Low molecular weight alcohols include, but are not limited to,
methanol, ethanol, propanol, isopropyl alcohol, tert-butyl alcohol,
sec-butyl alcohol, butyl alcohol, tert-amyl alcohol or combinations
thereof. Organic solvents include, but are not limited to, methyl
ethyl ketone, acetone, lower alkyl cellosolves, lower alkyl
carbitols or combinations thereof.
[0042] A "formation" includes one or more hydrocarbon containing
layers, one or more non-hydrocarbon layers, an overburden and/or an
underburden. An "overburden" and/or an "underburden" includes one
or more different types of impermeable materials. For example,
overburden/underburden may include rock, shale, mudstone, or
wet/tight carbonate (i.e., an impermeable carbonate without
hydrocarbons). For example, an underburden may contain shale or
mudstone. In some cases, the overburden/underburden may be somewhat
permeable. For example, an underburden may be composed of a
permeable mineral such as sandstone or limestone. In some
embodiments, at least a portion of a hydrocarbon-bearing formation
may exist at less than or more than 1000 feet below the earth's
surface.
[0043] The properties of a hydrocarbon-bearing formation may affect
how hydrocarbons flow through an underburden/overburden to one or
more production wells. The properties of interest include, but are
not limited to, mineralogy, porosity, permeability, pore size
distribution, surface area, salinity and temperature of the
formation. Overburden/underburden properties in combination with
hydrocarbon properties, such as, capillary pressure (static)

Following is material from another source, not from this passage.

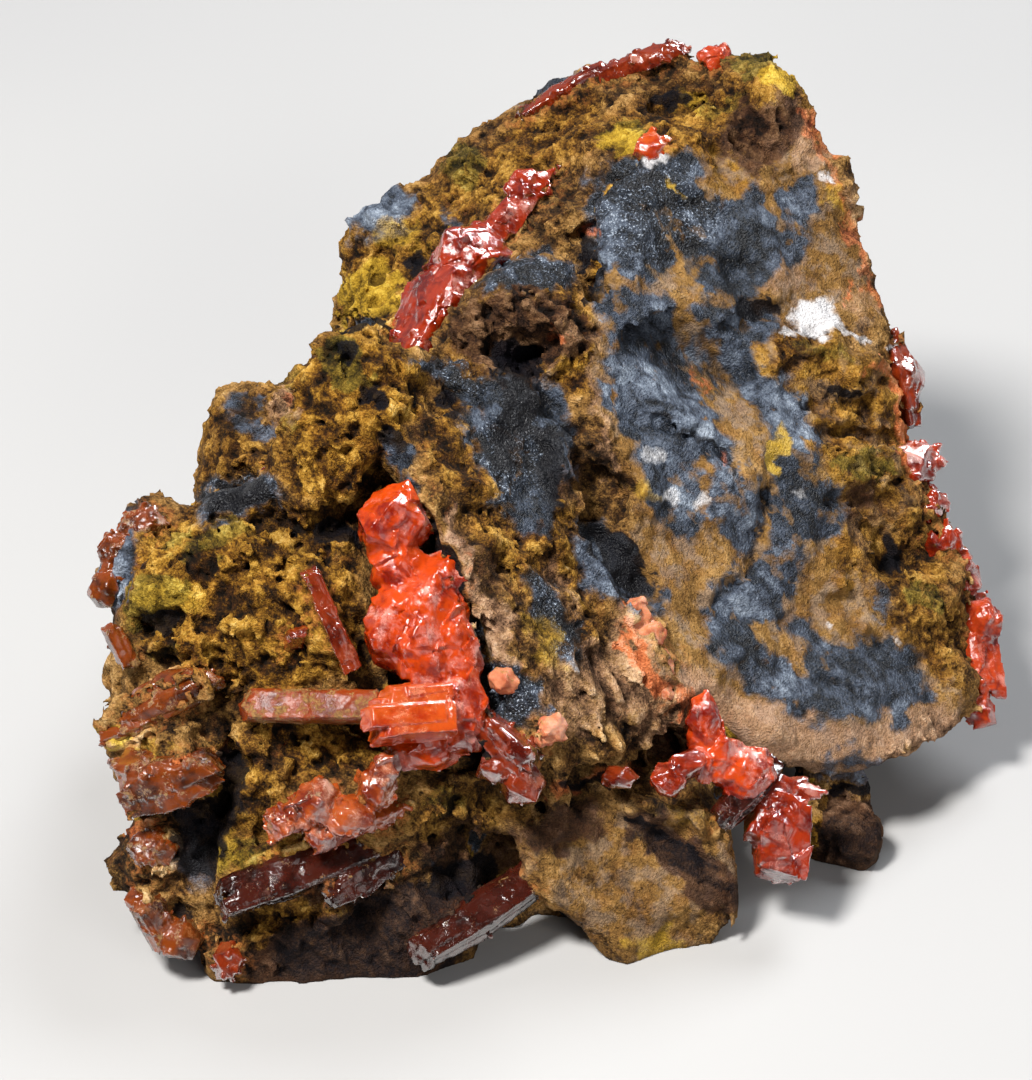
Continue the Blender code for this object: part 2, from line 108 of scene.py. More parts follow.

characteristics and relative permeability (flow) characteristics
may affect the mobilization of hydrocarbons through the hydrocarbon
containing formation.
[0044] The permeability of a hydrocarbon-bearing formation may vary
depending on the formation composition. A relatively permeable
formation may include heavy hydrocarbons entrained in, for example,
sand or carbonate. "Relatively permeable," as used herein, refers
to formations or portions thereof, that have an average
permeability of 10 millidarcy or more. "Relatively low
permeability" as used herein, refers to formations or portions
thereof that have an average permeability of less than about 10
millidarcy. One darcy is equal to about 0.99 square micrometers. An
impermeable portion of a formation generally has a permeability of
less than about 0.1 millidarcy. In some cases, a portion or all of
a hydrocarbon of a relatively permeable formation may include
predominantly heavy hydrocarbons and/or tar with no supporting
mineral grain framework and only floating (or no) mineral matter
(e.g., asphalt lakes).
[0045] Fluids (e.g., gas, water, hydrocarbons or combinations
thereof) of different densities may exist in a hydrocarbon-bearing
formation. A mixture of fluids in the hydrocarbon-bearing formation
may form layers between an underburden and an overburden according
to fluid density. Gas may form a top layer, hydrocarbons may form a
middle layer and water may form a bottom layer in the
hydrocarbon-bearing formation. The fluids may be present in the
hydrocarbon-bearing formation in various amounts. Interactions
between the fluids in the formation may create interfaces or
boundaries between the fluids. Interfaces or boundaries between the
fluids and the formation may be created through interactions
between the fluids and the formation. Typically, gases do not form
boundaries with other fluids in a hydrocarbon containing formation.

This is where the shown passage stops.